Heading up for a session on NBC's "Heroes," one of my fall favorites.
Jerome Bettis at press tour!
PASADENA, Calif. -- Jerome Bettis, prepping for his role as a studio analyst on NBC's "Football Night in America" and "Sunday Night Football," said he saw Steelers quarterback Ben Roethlisberger two weeks ago at Bettis' wedding to Trameka Boykin of Atlanta. The wedding was held in Jamaica and the pair played golf before the big day.
"He looks great," Bettis said. "The only [way] you can know he was in an accident is his eyes have a little bit of red in them, but there are no noticeable face issues, he's fine."
Bettis said the only advice he offered was to be careful.
"As a friend, I let him know a lot of people care about him and he has to be careful," Bettis said.
With the Sept. 7 NFL season opener in Pittsburgh (the Steelers take on Miami), Bettis said it will be difficult to watch the games rather than playing in them.
"I love football, I love football, so the saving grace was this job," Bettis said. "This gives me the opportunity to be involved in football, 'cause I'm a football fan."
Not to kiss up, but Bettis said John Madden, game analyst for "NBC Sunday Night Football," is the guy he looks to for the type of post-football career he'd like to carve out for himself.
"We're going to be doing different things, but if you had a career you could look at and try to emulate in terms of how he was able to transition, it's Madden," Bettis said.
The former Steeler said he's not concerned about his allegiance to the black and gold showing.
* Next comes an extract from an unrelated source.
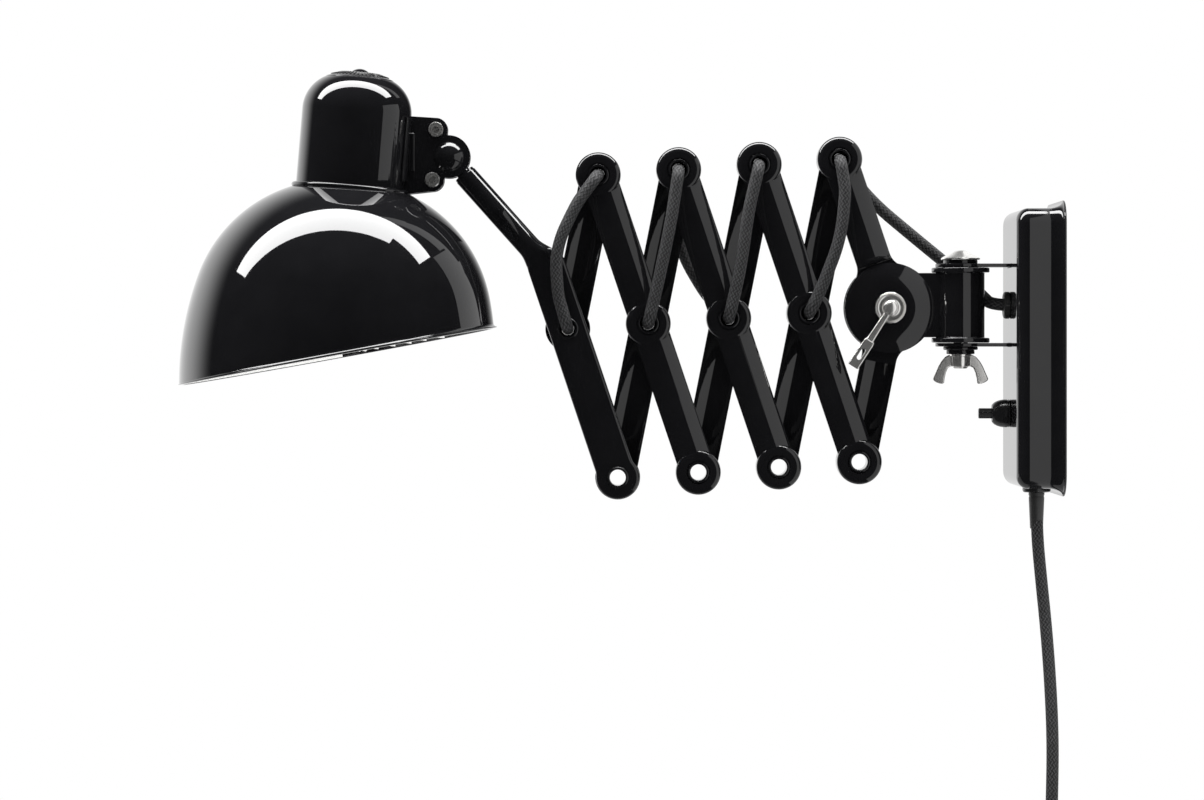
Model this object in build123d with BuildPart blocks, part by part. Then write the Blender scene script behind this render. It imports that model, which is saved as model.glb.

"If you look at every game, every guy has an opinion about that team," Bettis said. "There's gonna be games I think the Steelers are gonna win and there's gonna be games I don't think the Steelers are gonna win. I'm not afraid to say that. I'm gonna root for those guys because I know them, I have personal attachments to them and I'm not afraid to say that, but I'm still conscious of the fact that if they're playing the Colts, it's gonna be a tough game."